STATED GOAL - Return the listing below in full, with every line exactly as it is.

(Object modeling scripts)
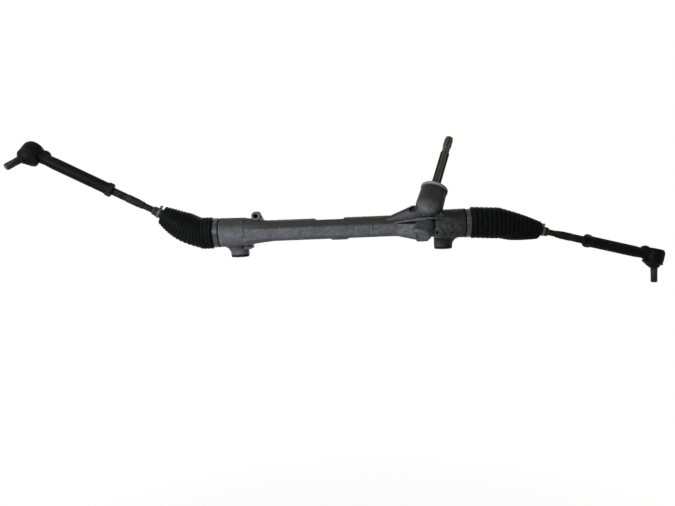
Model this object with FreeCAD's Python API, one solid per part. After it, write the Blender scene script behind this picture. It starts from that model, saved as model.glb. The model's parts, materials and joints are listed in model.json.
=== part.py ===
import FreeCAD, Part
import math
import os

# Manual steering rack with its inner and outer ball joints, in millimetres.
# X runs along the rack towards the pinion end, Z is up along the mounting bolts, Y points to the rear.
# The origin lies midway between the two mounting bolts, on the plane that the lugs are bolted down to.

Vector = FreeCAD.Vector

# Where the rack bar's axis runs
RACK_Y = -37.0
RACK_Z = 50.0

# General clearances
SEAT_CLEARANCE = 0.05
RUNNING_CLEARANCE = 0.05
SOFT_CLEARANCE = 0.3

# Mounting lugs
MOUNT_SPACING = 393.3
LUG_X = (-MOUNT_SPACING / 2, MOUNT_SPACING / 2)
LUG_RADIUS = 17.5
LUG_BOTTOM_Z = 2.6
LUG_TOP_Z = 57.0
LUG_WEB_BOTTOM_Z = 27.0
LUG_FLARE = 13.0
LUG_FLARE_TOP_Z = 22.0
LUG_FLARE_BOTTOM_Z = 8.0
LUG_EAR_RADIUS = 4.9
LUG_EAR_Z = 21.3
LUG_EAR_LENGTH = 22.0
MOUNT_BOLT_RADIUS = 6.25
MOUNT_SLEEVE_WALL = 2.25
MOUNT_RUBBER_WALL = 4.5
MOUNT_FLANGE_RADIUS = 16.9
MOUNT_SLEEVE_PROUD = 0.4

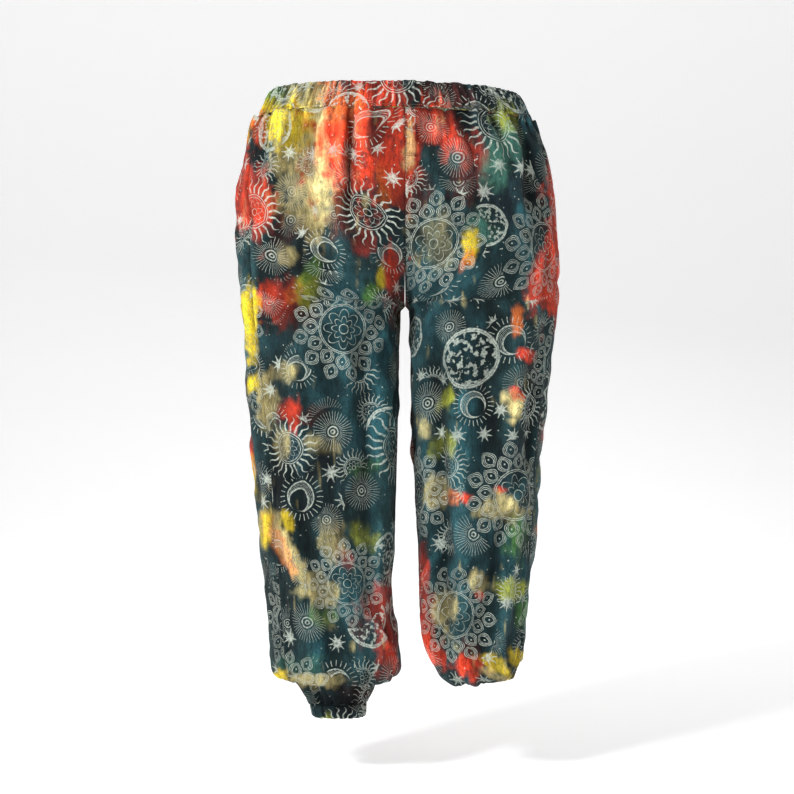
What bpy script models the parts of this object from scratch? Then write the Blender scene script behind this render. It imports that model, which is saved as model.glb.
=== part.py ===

RESPONSE TO THIS EXERCISE -
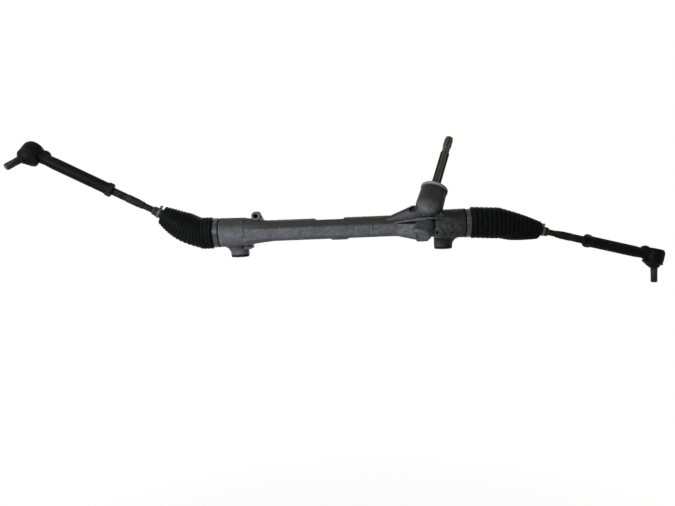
Model this object with FreeCAD's Python API, one solid per part. After it, write the Blender scene script behind this picture. It starts from that model, saved as model.glb. The model's parts, materials and joints are listed in model.json.
=== part.py ===
import FreeCAD, Part
import math
import os

# Manual steering rack with its inner and outer ball joints, in millimetres.
# X runs along the rack towards the pinion end, Z is up along the mounting bolts, Y points to the rear.
# The origin lies midway between the two mounting bolts, on the plane that the lugs are bolted down to.

Vector = FreeCAD.Vector

# Where the rack bar's axis runs
RACK_Y = -37.0
RACK_Z = 50.0

# General clearances
SEAT_CLEARANCE = 0.05
RUNNING_CLEARANCE = 0.05
SOFT_CLEARANCE = 0.3

# Mounting lugs
MOUNT_SPACING = 393.3
LUG_X = (-MOUNT_SPACING / 2, MOUNT_SPACING / 2)
LUG_RADIUS = 17.5
LUG_BOTTOM_Z = 2.6
LUG_TOP_Z = 57.0
LUG_WEB_BOTTOM_Z = 27.0
LUG_FLARE = 13.0
LUG_FLARE_TOP_Z = 22.0
LUG_FLARE_BOTTOM_Z = 8.0
LUG_EAR_RADIUS = 4.9
LUG_EAR_Z = 21.3
LUG_EAR_LENGTH = 22.0
MOUNT_BOLT_RADIUS = 6.25
MOUNT_SLEEVE_WALL = 2.25
MOUNT_RUBBER_WALL = 4.5
MOUNT_FLANGE_RADIUS = 16.9
MOUNT_SLEEVE_PROUD = 0.4

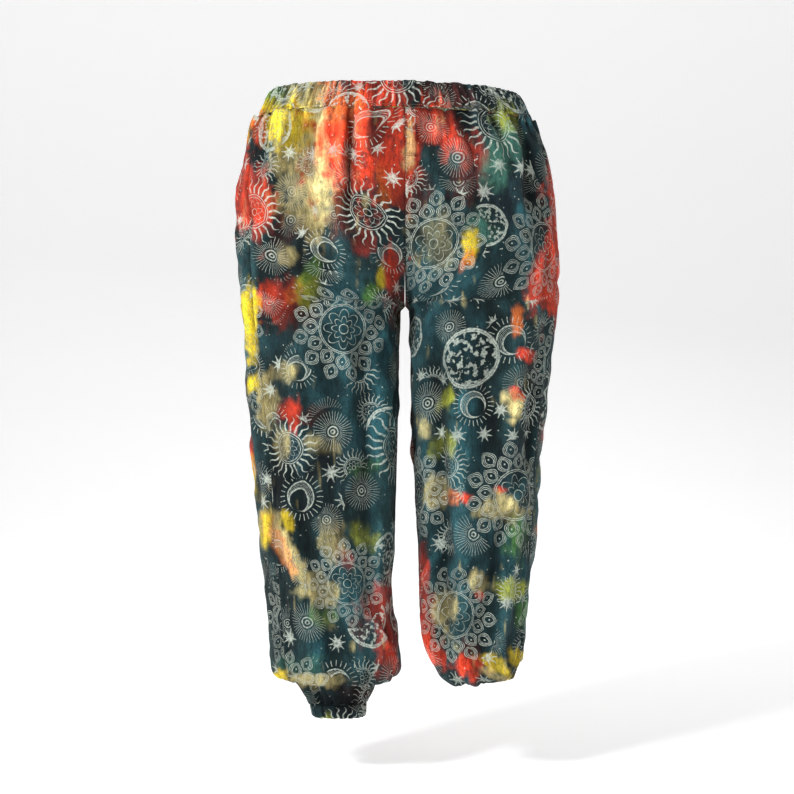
What bpy script models the parts of this object from scratch? Then write the Blender scene script behind this render. It imports that model, which is saved as model.glb.
=== part.py ===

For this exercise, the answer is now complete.